Let's write a DFS algorithm to find a solution and check if a path exists between two nodes. I've included a lot of console.logs so you can see what's happening and how the algorithm is working, you can run it and check the different test cases for it.
I recommend that you edit the test cases and just go step by step, the most important part here is to understand how we are using the stack data structure and adding all the neighbours.
/**
* @param {number} n
* @param {number[][]} edges
* @param {number} source
* @param {number} destination
* @return {boolean}
*/
var validPath = function(n, edges, source, destination) {
const adj = getGraph(edges)
console.log(adj)
return hasPath(adj, source, destination)
};
const getGraph = (edges) => {
console.log('inside getGraph')
const graph = {}
for(let i = 0; i < edges.length; i++){
let [a, b] = edges[i]
if(!graph[a]) graph[a] = []
if(!graph[b]) graph[b] = []
graph[a].push(b)
graph[b].push(a)
}
console.log(graph)
return graph
}
const hasPath = (graph, src, dst) => {
console.log('inside haspath')
let visited = new Set()
let stack = [src]
while(stack.length > 0){
let curr = stack.pop()
if(curr === dst) return true
visited.add(curr)
console.log(visited)
console.log('stack: ')
console.log(stack)
console.log('curr:')
console.log(curr)
console.log('graph curr')
console.log(graph[curr])
for(let n of graph[curr]){
console.log(n)
if(!visited.has(n))stack.push(n)
}
}
return false
}
I recommend you go through the results on the console, in case you can't here's the console output for test case 2:
inside getGraph
{
'0': [ 1, 2 ],
'1': [ 0 ],
'2': [ 0 ],
'3': [ 5, 4 ],
'4': [ 5, 3 ],
'5': [ 3, 4 ]
}
{
'0': [ 1, 2 ],
'1': [ 0 ],
'2': [ 0 ],
'3': [ 5, 4 ],
'4': [ 5, 3 ],
'5': [ 3, 4 ]
}
inside haspath
Set(1) { 0 }
stack:
[]
curr:
0
graph curr
[ 1, 2 ]
1
2
Set(2) { 0, 2 }
stack:
[ 1 ]
curr:
2
graph curr
[ 0 ]
0
Set(3) { 0, 2, 1 }
stack:
[]
curr:
1
graph curr
[ 0 ]
0
DFS algorithm
Here's the function without all the clutter and more comments, it's used to determine if a path exists between a source and destination node.

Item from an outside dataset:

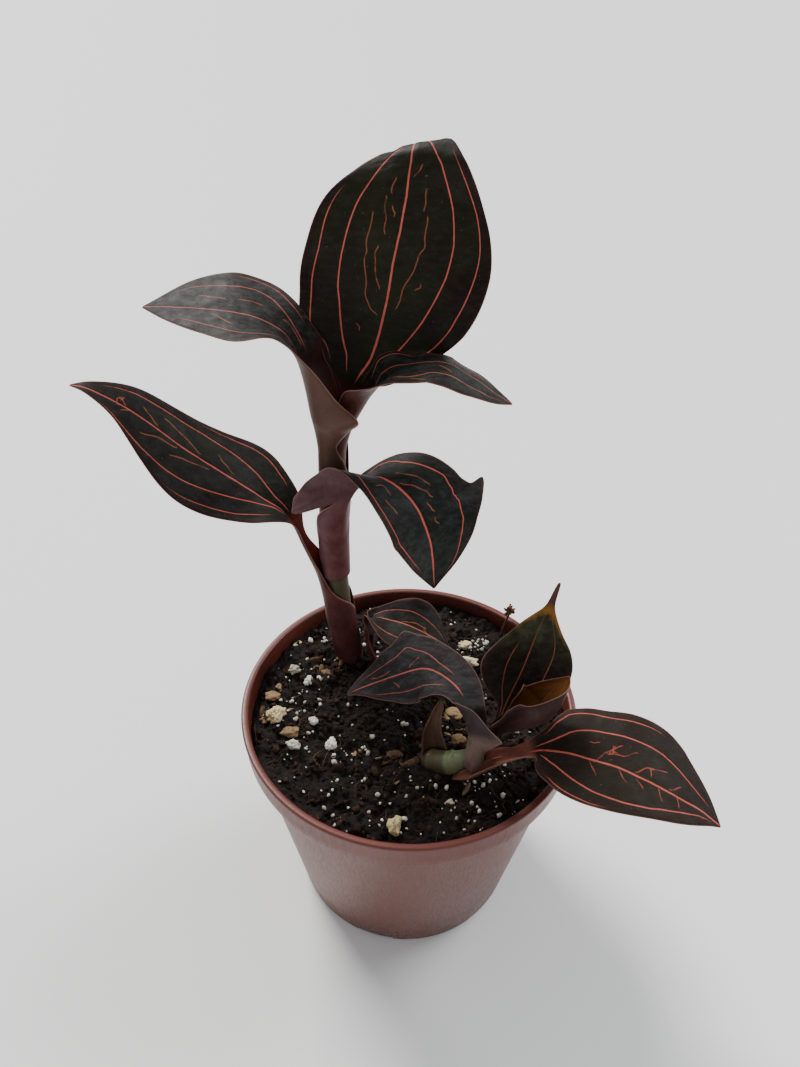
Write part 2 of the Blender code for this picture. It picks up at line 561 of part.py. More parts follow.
         (0.75, 2.2, 3, 10, 10, 50, 50, 0, 0),
         (1.00, 1.2, 1.6, 0, 0, 40, 40, 0, 0)],
        None),
    "back_young_leaf": (
        [(30.0, -16.0, 95.0), (32.5, -13.0, 103), (37.0, -9.5, 116), (41.1, -6, 131.6),
         (43.9, -4, 139.9), (46.3, -2, 147.4)],
        [(0, -0.1, -1, 0.2), (0.5, -0.1, -1, 0.3), (1, -0.1, -1, 0.3)],
        [(0.00, 2, 2, 0, 0, 60, 60, 0, 0),
         (0.15, 4, 4, 10, 10, 50, 50, 0, 0),
         (0.28, 12, 14, 20, 20, 10, 10, 0, 0),
         (0.45, 16, 17, 15, 15, 10, 10, 0, 0),
         (0.62, 14, 14, 10, 10, 10, 10, 0, 0),
         (0.76, 7, 6, 10, 10, 20, 20, 0, 0),
         (0.86, 2.2, 2.2, 10, 10, 60, 60, 0, 0),
         (1.00, 0.5, 0.5, 0, 0, 0, 0, 0, 0)],
        None),
    "rolled_young_leaf": (
        [(29.9, -22.2, 95.5), (32.8, -24.3, 103), (36.7, -25.3, 111), (41.3, -25.0, 117),
         (49.5, -21.5, 126.0)],
        [(0, -0.7, 0.3, 0.8), (0.5, -0.7, 0.3, 0.9), (1, -0.5, 0.2, 1)],
        [(0.00, 8, 8, 0, 0, 150, 150, 0, 0),
         (0.35, 12, 12, 0, 0, 150, 150, 0, 0),
         (0.60, 13, 13, 0, 0, 120, 120, 0, 0),
         (0.80, 9, 9, 0, 0, 90, 90, 0, 0),
         (1.00, 0.5, 0.5, 0, 0, 20, 20, 0, 0)],
        None),
}

LEAF_PAINTS = {"back_young_leaf": YOUNG_PAINT, "rolled_young_leaf": YOUNG_PAINT,
               "old_leaf_sheath": DRY_PAINT}
for leaf_name, (midrib, facing, stations, hug) in LEAVES.items():
    leaf(leaf_name, midrib, facing, stations, hug, LEAF_PAINTS.get(leaf_name, LEAF_PAINT))


def resting_height(tree, outline, centre):
    """Height that leaves the gap under the lowest touching point of a lump."""
    needed = []
    for point in outline:
        start = Vector((centre[0] + point[0], centre[1] + point[1], 200.0)) * MM
        place = tree.ray_cast(start, Vector((0.0, 0.0, -1.0)))[0]
        if place is not None:
            needed.append(place.z / MM - point[2])
    return max(needed) + GAP


def lump(name, centre, size, seed, tree, paint):
    """Broken crumb: a ball pulled to its three sizes, with every corner pushed a little."""
    work = bmesh.new()
    bmesh.ops.create_icosphere(work, subdivisions=2, radius=1.0)
    corners = np.array([corner.co for corner in work.verts])
    faces = [[corner.index for corner in face.verts] for face in work.faces]
    work.free()
    dice = np.random.default_rng(seed)
    corners *= 1.0 + 0.16 * dice.standard_normal((len(corners), 1)).clip(-1.5, 1.5)
    corners *= np.asarray(size, float)
    turn = dice.uniform(0.0, math.pi)
    spin = np.array([[math.cos(turn), math.sin(turn), 0.0],
                     [-math.sin(turn), math.cos(turn), 0.0], [0.0, 0.0, 1.0]])
    corners = corners @ spin
    height = resting_height(tree, corners, centre)
    return add_piece(name, corners + [centre[0], centre[1], height], faces, paint)


# Perlite and bark big enough to pick up: place on the soil and half sizes.
PERLITE = (
    (-47.5, -5.0, 4.6, 2.8, 2.4), (-43.5, 17.0, 2.6, 2.0, 1.7), (-44.0, 31.0, 2.2, 1.8, 1.5),
    (-37.5, 11.5, 2.0, 1.8, 1.5), (-34.0, -8.0, 2.2, 1.8, 1.5), (-27.0, -16.5, 2.4, 1.9, 1.6),
    (-40.0, -18.5, 2.3, 1.9, 1.6), (22.5, 31.5, 2.7, 2.2, 1.8), (23.0, 22.5, 3.4, 1.9, 1.6),
    (30.0, 33.0, 2.2, 1.8, 1.5), (36.5, -8.5, 2.4, 2.0, 1.6), (-4.5, -48.5, 3.2, 2.4, 1.8))
BARK = (
    (-42.5, -12.0, 3.2, 2.0, 1.1), (-50.0, 4.5, 3.0, 1.8, 1.0), (-30.5, 14.5, 3.0, 1.8, 1.0),
    (16.5, -3.0, 3.6, 2.2, 1.2), (17.5, -14.5, 3.2, 1.8, 1.1), (-5.0, -21.0, 2.8, 1.8, 1.0))

soil_tree = BVHTree.FromObject(soil, bpy.context.evaluated_depsgraph_get())
for number, (x, y, *size) in enumerate(PERLITE, 1):
    lump(f"perlite_{number:02d}", (x, y), size, 40 + number, soil_tree, PERLITE_PAINT)
for number, (x, y, *size) in enumerate(BARK, 1):
    lump(f"bark_chip_{number}", (x, y), size, 80 + number, soil_tree, BARK_PAINT)

# Dried sprig: a thin stalk with a shrivelled head, near the back right of the rim.
SPRIG_FOOT = (37.2, 39.5)
foot = resting_height(soil_tree, [(0.0, 0.0, 0.0)], SPRIG_FOOT) + 0.3
tube("dried_sprig", [(SPRIG_FOOT[0], SPRIG_FOOT[1], foot), (37.7, 40.0, foot + 3.5),
                     (38.7, 41.0, foot + 7.0), (39.4, 41.6, foot + 9.5),
                     (40.0, 42.0, foot + 12.0), (40.4, 42.2, foot + 14.0)],
     (0.6, 0.45, 0.5, 1.7, 1.9, 0.5), DRY_PAINT, 14, 10)
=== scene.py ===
"""Potted jewel orchid: a plastic grow pot, its soil, and two shoots of dark velvety leaves.

Tables are in millimetres. The origin is the middle of the pot's underside, +Z is up,
+X is to the right and +Y is away from the viewer.
"""

import math

import bpy
import numpy as np
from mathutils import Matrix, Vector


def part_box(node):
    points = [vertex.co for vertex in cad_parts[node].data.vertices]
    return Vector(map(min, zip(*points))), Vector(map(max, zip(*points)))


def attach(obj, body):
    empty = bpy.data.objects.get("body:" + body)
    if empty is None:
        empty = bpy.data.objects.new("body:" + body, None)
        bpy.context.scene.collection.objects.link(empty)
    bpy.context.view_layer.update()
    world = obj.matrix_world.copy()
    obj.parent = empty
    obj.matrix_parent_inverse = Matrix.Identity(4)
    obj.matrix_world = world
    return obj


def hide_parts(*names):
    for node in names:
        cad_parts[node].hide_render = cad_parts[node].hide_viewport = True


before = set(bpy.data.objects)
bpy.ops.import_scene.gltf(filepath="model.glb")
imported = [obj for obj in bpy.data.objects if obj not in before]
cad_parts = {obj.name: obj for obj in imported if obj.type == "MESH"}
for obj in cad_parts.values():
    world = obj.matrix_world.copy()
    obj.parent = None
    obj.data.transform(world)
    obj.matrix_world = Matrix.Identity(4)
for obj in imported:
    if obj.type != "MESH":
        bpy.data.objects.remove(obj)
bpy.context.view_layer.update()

# The pot is one thin injection-moulded shell of terracotta-brown plastic. It has a straight
# collar under a rounded rim, a raised floor with drain holes, and a notched foot ring.
# It stands on its own foot and everything else is planted in it.
MM = 0.001
POT_SIDES = 216
POT_OUTLINE = (
    (0.0, 0.0), (6.0, 0.0), (11.5, 0.0), (12.0, 0.4), (12.0, 2.2), (24.0, 2.2), (39.0, 2.2),
    (39.2, 0.3), (39.5, 0.0), (40.5, 0.0), (41.6, 0.0), (42.5, 0.15), (43.0, 0.5), (43.2, 1.2),
    (45.5, 15.2), (48.0, 30.2), (50.5, 45.2), (53.0, 61.0), (55.0, 73.5), (55.8, 78.5),
    (56.0, 79.1), (56.6, 79.4), (58.4, 79.5), (58.9, 79.7), (59.1, 80.2), (59.3, 83.0),
    (59.5, 86.0), (59.75, 88.6), (59.85, 89.4), (59.6, 89.9), (59.1, 90.0), (58.2, 90.0),
    (57.6, 89.85), (57.3, 89.3), (57.1, 85.0), (56.8, 80.3), (55.4, 79.3), (54.4, 78.3),
    (50.5, 53.0), (46.5, 30.0), (42.3, 6.5), (41.6, 4.6), (40.6, 4.1), (20.0, 4.0), (0.0, 4.0))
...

const hasPath = (graph, src, dst) => {
//init set to check if we have been here already
let visited = new Set()
//put the source node in our stack since we are starting here
let stack = [src]
//as long as the stack isn't empty it means we are still checking nodes
while(stack.length > 0){
//we get our current node from the stack
let curr = stack.pop()
//check if the current node is our destination
if(curr === dst) return true
//since we already visited this node we add it to our set of visited nodes
visited.add(curr)
//if we didn't visit the neighbours of our current node then add them to the stack
//where we check if the current node is the destination
for(let n of graph[curr]){
if(!visited.has(n)) stack.push(n)
}
}
//if we can't find the destination then return false
return false
}
JavaScript shenanigans
function doSomething(a,b,c) {
}
is the same as
const doSomething = (a,b,c) => {
}
BFS algorithm
The main difference between DFS and BFS is how we get our current node (and therefore the way we store and iterate over the neighbours). With a stack you will always go in the same direction until the end of the graph while with a queue you will visit the nodes that are on the same "level" first.

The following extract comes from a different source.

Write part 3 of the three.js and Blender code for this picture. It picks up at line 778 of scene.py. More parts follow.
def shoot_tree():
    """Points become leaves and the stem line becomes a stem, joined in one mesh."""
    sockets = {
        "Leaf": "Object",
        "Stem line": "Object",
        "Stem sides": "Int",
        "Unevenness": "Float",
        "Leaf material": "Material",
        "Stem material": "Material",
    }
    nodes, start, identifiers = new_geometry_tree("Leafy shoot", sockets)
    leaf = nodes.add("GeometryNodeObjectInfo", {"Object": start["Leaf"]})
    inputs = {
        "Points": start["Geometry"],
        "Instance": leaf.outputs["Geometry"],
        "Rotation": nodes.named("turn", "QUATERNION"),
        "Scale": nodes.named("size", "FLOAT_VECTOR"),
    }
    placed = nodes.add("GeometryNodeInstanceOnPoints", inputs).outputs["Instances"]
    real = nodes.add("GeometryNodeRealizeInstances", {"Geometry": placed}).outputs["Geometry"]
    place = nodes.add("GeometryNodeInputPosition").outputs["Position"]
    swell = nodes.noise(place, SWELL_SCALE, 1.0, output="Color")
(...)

Here's the modification of our current DFS algorithm into BFS:
const hasPath = (graph, src, dst) => {
//init set to check if we have been here already
let visited = new Set()
//init queue with the source node in
let queue = [src]
//as long as the stack isn't empty it means we are still checking nodes
while(queue.length > 0){
//we get our current node from the queue
let curr = queue.shift()
//check if the current node is our destination
if(curr === dst) return true
//since we already visited this node we add it to our set of visited nodes
visited.add(curr)
//if we didn't visit the neighbours of our current node then add them to the queue
//where we check if the current node is the destination
for(let n of graph[curr]){
if(!visited.has(n)) queue.push(n)
}
}
//if we can't find the destination then return false
return false
}
Note that if we try to run it we will pass almost all the test cases except the ones with a large input, this is due to BFS being more costly since it's using a queue instead of a stack.

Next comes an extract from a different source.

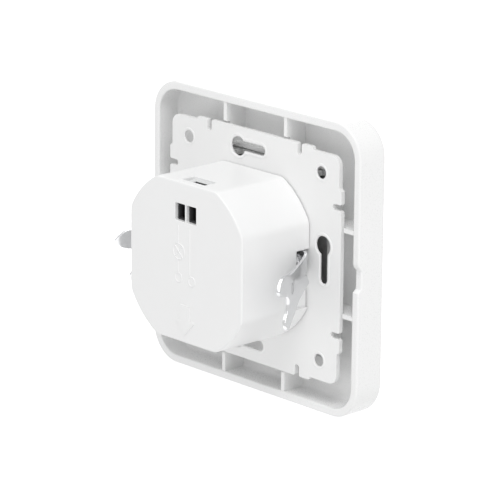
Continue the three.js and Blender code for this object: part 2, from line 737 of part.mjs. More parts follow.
// ---------- terminal ----------
function terminalBlock() {
  const body = block(
    [-terminalHalfX, terminalHalfX], [powerRearY + gap, terminalRearY], [terminalBottom, terminalTop],
  );
  const contactRoom = [wireHoleBottom - contactThickness - 2 * gap, wireHoleBottom + 0.1];
  const channels = sides.map(([, sign]) => wireChannel(sign, channelEnd, terminalRearY + 1));
  const contactBeds = sides.map(([, sign]) => block(
    [sign * (wireX - contactWidth / 2 - 0.2), sign * (wireX + contactWidth / 2 + 0.2)],
    [channelEnd - 1.6, terminalRearY - 1.2], contactRoom,
  ));
  const tailSlots = sides.map(([, sign]) => block(
    [sign * (wireX - contactTailHalf - gap), sign * (wireX + contactTailHalf + gap)],
    [powerRearY, channelEnd], contactRoom,
  ));
  const springRooms = sides.map(([, sign]) => block(
    [sign * (wireX - springWidth / 2 - 0.25), sign * (wireX + springWidth / 2 + 0.25)],
    [channelEnd - 1.4, windowFrontY], [wireHoleTop - 0.5, terminalTop - 0.8],
  ));
  const barRoom = block(
    [-windowHalf, windowHalf], [windowFrontY - 0.7, windowRearY - 0.2], [releaseFootZ, terminalTop + 1],
  );
  const tongueRooms = sides.map(([, sign]) => block(
    [sign * (wireX - tongueHalf - 0.3), sign * (wireX + tongueHalf + 0.3)],
    [windowFrontY - 0.7, windowFrontY + 1.3], [wireHoleTop - 0.5, releaseFootZ + 0.5],
  ));
  place("terminal_block", cut(
    body, ...channels, ...contactBeds, ...tailSlots, ...springRooms, barRoom, ...tongueRooms,
  ), paleGrey);
}

// One bar opens both clamps: a head in the housing's window and a tongue down each channel.
function releaseBar() {
  const half = windowHalf - 0.4;
  const headFront = windowFrontY + 0.3;
  const headRear = windowRearY - 0.3 - 0.25;
  const headBottom = releaseTop - releaseHeight;
  const head = block([-half, half], [headFront, headRear], [headBottom, releaseTop]);
  const leverNotch = block(
    [-half - 1, 0.2], [headRear - 0.8, headRear + 1], [headBottom - 1, releaseTop + 1],
  );
  const tongues = sides.map(([, sign]) => block(
    [sign * (wireX - tongueHalf), sign * (wireX + tongueHalf)], [windowFrontY - 0.3, windowFrontY + 0.8],
    [wireHoleTop - 0.2, headBottom + 0.5],
  ));
  place("release_bar", joined(cut(head, leverNotch), ...tongues), paleGrey);
}

function wireContacts() {
  for (const [name, sign] of sides) {
    const top = wireHoleBottom - gap;
    const bottom = top - contactThickness;
    const strip = block(
      [sign * (wireX - contactWidth / 2), sign * (wireX + contactWidth / 2)],
      [channelEnd - 1.2, terminalRearY - 1.6], [bottom, top],
    );
    const tail = block(
      [sign * (wireX - contactTailHalf), sign * (wireX + contactTailHalf)],
      [powerRearY + gap, channelEnd - 1], [bottom, top],
    );
    place(`wire_contact_${name}`, joined(strip, tail), copper);
  }
}

// A leaf that is anchored above the channel, turns over near its mouth and reaches down across it.
function clampSprings() {
  const anchorZ = terminalTop - 1.3;
  const turnRadius = 1.0;
  const turnY = windowFrontY - 1.9;
  const path = [new THREE.Vector2(channelEnd - 0.9, anchorZ), new THREE.Vector2(turnY, anchorZ)];
  for (let i = 1; i <= 5; i += 1) {
    const angle = Math.PI / 2 - (i / 5) * THREE.MathUtils.degToRad(150);
    path.push(new THREE.Vector2(
      turnY + turnRadius * Math.cos(angle), anchorZ - turnRadius + turnRadius * Math.sin(angle),
    ));
  }
  path.push(new THREE.Vector2(channelEnd + 0.9, wireHoleBottom + 0.5));
  for (const [name, sign] of sides) {
    place(`clamp_spring_${name}`, bentStrip(path, springThickness, springWidth, sign * wireX), steel);
  }
}

// ---------- boards and what stands on them ----------
function powerBoard() {
  const sheet = slab(shapeOf(truncatedOutline(powerBoardHalf, powerBoardRadius)), powerBoardY, powerRearY);
  place("power_board", sheet, boardGreen);
}

function logicBoard() {
  place("logic_board", roundedSlab(logicHalfX, logicHalfZ, 1.2, logicFrontY, logicRearY, 2), boardGreen);
}

// A moulded chip with legs along two sides, lying on a board face at y.
function chip(name, x, z, halfX, halfZ, y, height, material, legs = 4) {
  const away = Math.sign(height);
  const base = y + away * gap;
  const parts = [block([x - halfX, x + halfX], [base + away * 0.2, base + height], [z - halfZ, z + halfZ])];
  for (let i = 0; i < legs; i += 1) {
    const legX = x - halfX + ((2 * i + 1) * halfX) / legs;
    const legReach = halfZ + 0.9;
    parts.push(block([legX - 0.2, legX + 0.2], [base, base + away * 0.5], [z - legReach, z + legReach]));
  }
  place(name, joined(...parts), material);
}

function pinHeader() {
  const around = (middle, half) => [middle - half, middle + half];
  const parts = [block(around(0, headerHalf), [logicRearY + 1.2, powerBoardY - 1.2], around(headerZ, 1.25))];
  for (let i = 0; i < headerPins; i += 1) {
    const x = (i - (headerPins - 1) / 2) * headerPitch;
    parts.push(block(
      around(x, headerPinHalf), [logicRearY + gap, powerBoardY - gap], around(headerZ, headerPinHalf),
    ));
  }
  place("pin_header", joined(...parts), darkPlastic);
}

function keySwitch() {
  const rear = logicFrontY - gap;
  const front = rear - switchHeight;
  const body = block([-switchHalf, switchHalf], [front, rear], [switchZ - switchHalf, switchZ + switchHalf]);
  const bore = rodY(0, switchZ, plungerRadius + gap, front - 1, rear - 0.5, 20);
  place("switch_body", cut(body, bore), darkPlastic);
  place("switch_plunger", rodY(0, switchZ, plungerRadius, plungerTopY, rear - 1.2, 20), paleGrey);
}

function logicParts() {
  chip("radio_module", 0, -4, 6, 7, logicFrontY, -2.0, aluminium, 8);
  const ledRear = logicFrontY - gap;
  const led = joined(
    block([-1.5, 1.5], [ledRear - 0.7, ledRear], [lightZ - 0.9, lightZ + 0.9]),
    rodY(0, lightZ, 0.8, ledRear - 1.1, ledRear - 0.6, 14),
  );
  place("status_led", led, clear);
}

// A ring core with its winding as one raised band.
function choke() {
  const core = new THREE.LatheGeometry([
    new THREE.Vector2(3.2, -3.2), new THREE.Vector2(6.8, -3.2), new THREE.Vector2(7.6, -2.4),
    new THREE.Vector2(7.6, 2.4), new THREE.Vector2(6.8, 3.2), new THREE.Vector2(3.2, 3.2),
    new THREE.Vector2(2.6, 2.4), new THREE.Vector2(2.6, -2.4), new THREE.Vector2(3.2, -3.2),
  ], 24);
  place("choke", solidOf(core.translate(-6.4, powerBoardY - gap - 3.3, 6)), ferrite);
}

function frontSideParts() {
  const boardFace = powerBoardY - gap;
  const can = rodX(boardFace - 4.1, 7.5, 4.0, 3.0, 14.0, 24);
  place("bulk_capacitor", can, capacitorSleeve);
  place("film_capacitor", block([-13, 0], [boardFace - 8.5, boardFace], [-8.6, -3.6]), filmBlock);
  place("drum_inductor", joined(
    rodY(8, -3, 3.6, boardFace - 1, boardFace, 20), rodY(8, -3, 2.4, boardFace - 6, boardFace - 0.5, 20),
    rodY(8, -3, 3.6, boardFace - 7, boardFace - 6, 20),
  ), ferrite);
  chip("bridge_rectifier", 0, 17.4, 3.2, 2.4, powerBoardY, -2.4, darkPlastic, 2);
}

function powerTransistors() {
  const face = powerRearY + gap;
  const caseHeight = 2.3;
  const tabHeight = 0.6;
  const caseZ = [-13, -7];
  for (const [name, sign] of sides) {
    const x = sign * 6.5;
    place(`power_transistor_${name}`, joined(
      block([x - 3.3, x + 3.3], [face, face + caseHeight], caseZ),
      block([x - 2.6, x + 2.6], [face, face + tabHeight], [caseZ[1] - 0.2, caseZ[1] + 1.4]),
      block([x - 2.6, x - 1.8], [face, face + tabHeight], [caseZ[0] - 2, caseZ[0] + 0.2]),
      block([x + 1.8, x + 2.6], [face, face + tabHeight], [caseZ[0] - 2, caseZ[0] + 0.2]),
    ), darkPlastic);
  }
  const top = face + caseHeight + gap;
  const sheet = block([-12.7, 12.7], [top, top + 1.2], caseZ);
  const legs = [-12, 12].map((x) => block([x - 0.7, x + 0.7], [face, top + 1], caseZ));
  const fins = [-9, -3, 3, 9].map((x) => block([x - 0.5, x + 0.5], [top + 0.8, top + 6], caseZ));
  place("heat_spreader", joined(sheet, ...legs, ...fins), aluminium);
}

function rearSideParts() {
  const face = powerRearY + gap;
  place("varistor", joined(
    rodX(face + 5.8, 2, 4.6, -15.6, -12.2, 24), block([-14.3, -13.7], [face, face + 2], [-0.6, -0.1]),
    block([-14.3, -13.7], [face, face + 2], [4.1, 4.6]),
  ), varistorBlue);
  place("fuse", joined(
    rodX(face + 2.1, 2, 1.8, 3, 12, 20), block([4, 4.5], [face, face + 1.5], [1.7, 2.3]),
    block([10.5, 11], [face, face + 1.5], [1.7, 2.3]),
  ), ceramic);
  const shunt = [[-8, 0], [-8, 2.6], [-7.2, 3.4], [-2.8, 3.4], [-2, 2.6], [-2, 0]];
  const bridge = new THREE.Shape(ribbon(shunt.map(([x, y]) => new THREE.Vector2(x, y)), 0.7));
  const strap = new THREE.ExtrudeGeometry(bridge, { depth: 3, bevelEnabled: false });
  place("metering_shunt", solidOf(strap.translate(0, face, 3)), copper);
  chip("metering_chip", -5, -1.4, 2.6, 2, powerRearY, 1.3, darkPlastic, 4);
}

// The outline of a bent ribbon of one thickness about a path.
function ribbon(path, thickness) {
  const offset = (sign) => path.map((point, i) => {
    const before = path[Math.max(i - 1, 0)];
    const after = path[Math.min(i + 1, path.length - 1)];
    const along = new THREE.Vector2().subVectors(after, before).normalize();
    const step = (sign * thickness) / 2;
    return new THREE.Vector2(point.x - along.y * step, point.y + along.x * step);
  });
  return [...offset(-1), ...offset(1).reverse()];
}

coverFrame();
pushKey();
lightPipe();
keySprings();
frontChassis();
mountingPlate();
rearHousing();
claws();
clawScrews();
housingScrews();
terminalBlock();
releaseBar();
wireContacts();
clampSprings();
powerBoard();
logicBoard();
pinHeader();
keySwitch();
logicParts();
choke();
frontSideParts();
powerTransistors();
rearSideParts();

export default root;
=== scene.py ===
# %% [markdown]
# # A flush-mounted metering switch, seen from the wall's side
# The object is a square cover frame with a push key, a mounting plate with two spreading claws, and a
# deep housing that goes into a round wall box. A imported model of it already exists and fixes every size
# and every joint, so this lesson only adds the looks: soft moulded edges, stamped metal, the raised
# signs on the housing, and a finish for each material. First the fixed model is loaded and measured.

# %% Load the fixed frame
import json
import math

import bmesh
import bpy
import numpy as np
from mathutils import Matrix, Vector
from mathutils.geometry import delaunay_2d_cdt


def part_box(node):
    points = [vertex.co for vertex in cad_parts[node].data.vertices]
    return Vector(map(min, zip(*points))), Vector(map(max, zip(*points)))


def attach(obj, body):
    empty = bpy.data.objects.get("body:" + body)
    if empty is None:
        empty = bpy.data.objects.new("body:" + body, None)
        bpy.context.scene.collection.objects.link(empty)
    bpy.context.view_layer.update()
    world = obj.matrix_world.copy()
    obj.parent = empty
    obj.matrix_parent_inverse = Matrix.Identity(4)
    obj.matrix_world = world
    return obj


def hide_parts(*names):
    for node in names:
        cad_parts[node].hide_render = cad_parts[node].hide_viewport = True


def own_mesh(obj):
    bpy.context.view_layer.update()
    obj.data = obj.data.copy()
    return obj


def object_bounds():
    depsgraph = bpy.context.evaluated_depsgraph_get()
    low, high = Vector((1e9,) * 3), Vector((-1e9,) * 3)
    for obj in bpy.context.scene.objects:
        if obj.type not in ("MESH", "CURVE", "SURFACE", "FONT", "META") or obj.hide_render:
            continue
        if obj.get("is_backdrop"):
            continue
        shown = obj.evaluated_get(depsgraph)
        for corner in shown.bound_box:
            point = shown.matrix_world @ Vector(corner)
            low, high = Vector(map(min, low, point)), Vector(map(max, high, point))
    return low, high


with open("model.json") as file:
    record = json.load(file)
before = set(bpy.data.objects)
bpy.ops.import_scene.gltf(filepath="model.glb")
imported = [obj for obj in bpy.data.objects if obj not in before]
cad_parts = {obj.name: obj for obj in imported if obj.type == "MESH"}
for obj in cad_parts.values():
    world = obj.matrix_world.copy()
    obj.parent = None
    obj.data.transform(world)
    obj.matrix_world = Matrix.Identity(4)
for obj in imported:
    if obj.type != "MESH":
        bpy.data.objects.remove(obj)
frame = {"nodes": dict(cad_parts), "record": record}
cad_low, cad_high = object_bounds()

MM = 0.001


def box_mm(node):
    """The low and the high corner of a node's box in the fixed model, in millimetres."""
    low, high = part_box(node)
    return np.array(low) / MM, np.array(high) / MM


print("size in mm:", [round(size / MM, 2) for size in cad_high - cad_low])

# %% [markdown]
# ## The camera
# The camera stands on the wall's side, beyond the housing's -X side and a little above it, and a long
# lens keeps the parallels nearly parallel. It is placed by a distance and two angles about the point
# that it aims at, because those are easier to picture than three coordinates.

# %% Place the camera
AIM = Vector((0.398, 0.796, -0.886)) * MM
DISTANCE = 965.519 * MM
HEADING = math.radians(133.277)  # from +Y towards +X, the way the camera looks
DOWNWARD = math.radians(16.134)
ROLL = math.radians(-0.481)
SENSOR = 36.0
LENS = 234.53

forward = Vector((
    math.sin(HEADING) * math.cos(DOWNWARD),
    math.cos(HEADING) * math.cos(DOWNWARD),
    -math.sin(DOWNWARD),
))
camera = bpy.data.objects.new("camera", bpy.data.cameras.new("camera"))
camera.data.sensor_width = SENSOR
camera.data.lens = LENS
camera.data.clip_end = 100.0
turn = forward.to_track_quat("-Z", "Y") @ Matrix.Rotation(-ROLL, 3, "Z").to_quaternion()
camera.matrix_world = Matrix.Translation(AIM - forward * DISTANCE) @ turn.to_matrix().to_4x4()
bpy.context.scene.collection.objects.link(camera)
bpy.context.scene.camera = camera
print("camera at", [round(value, 4) for value in camera.matrix_world.translation])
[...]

A common case for BFS use in graph problems is to find the shortest path from one node to another, you could use something like this BFS helper function to get the distance:
const bfsHelper = (graph, node, target, visited) => {
//define queue which will store our current node and the distance count
let queue = [[node, 0]]
//iterate until we don't have any current nodes left
while(queue.length > 0){
//extract the current nude and current distance
let [curr, distance] = queue.shift()
//if our current node equals target then we are done with our algorithm and we return how many steps we had to take to find it
if(curr === target) return distance
//if the current node isn't our target then we add the current node to a visited set
visited.add(curr)
//iterate over our adjacent neighbours to add them to the queue if we haven't visited them yet
for(let neighbor of graph[curr]) {
if(!visited.has(neighbor)) {
queue.push([neighbor, distance+1])
}
}
}
//if we can't find the target then we return -1
return -1
}
This is just the beginning
The objective of this post was to establish some key concepts and see how DFS and BFS behave as well as approach the graph problems, the next steps would be to dive into recursion or perhaps go back to binary tree problems.
It might take a while to understand the best approaches or how things work, just keep practising and it will click eventually. And if you are tired of LeetCode or HackerRank I highly recommend CodeWars.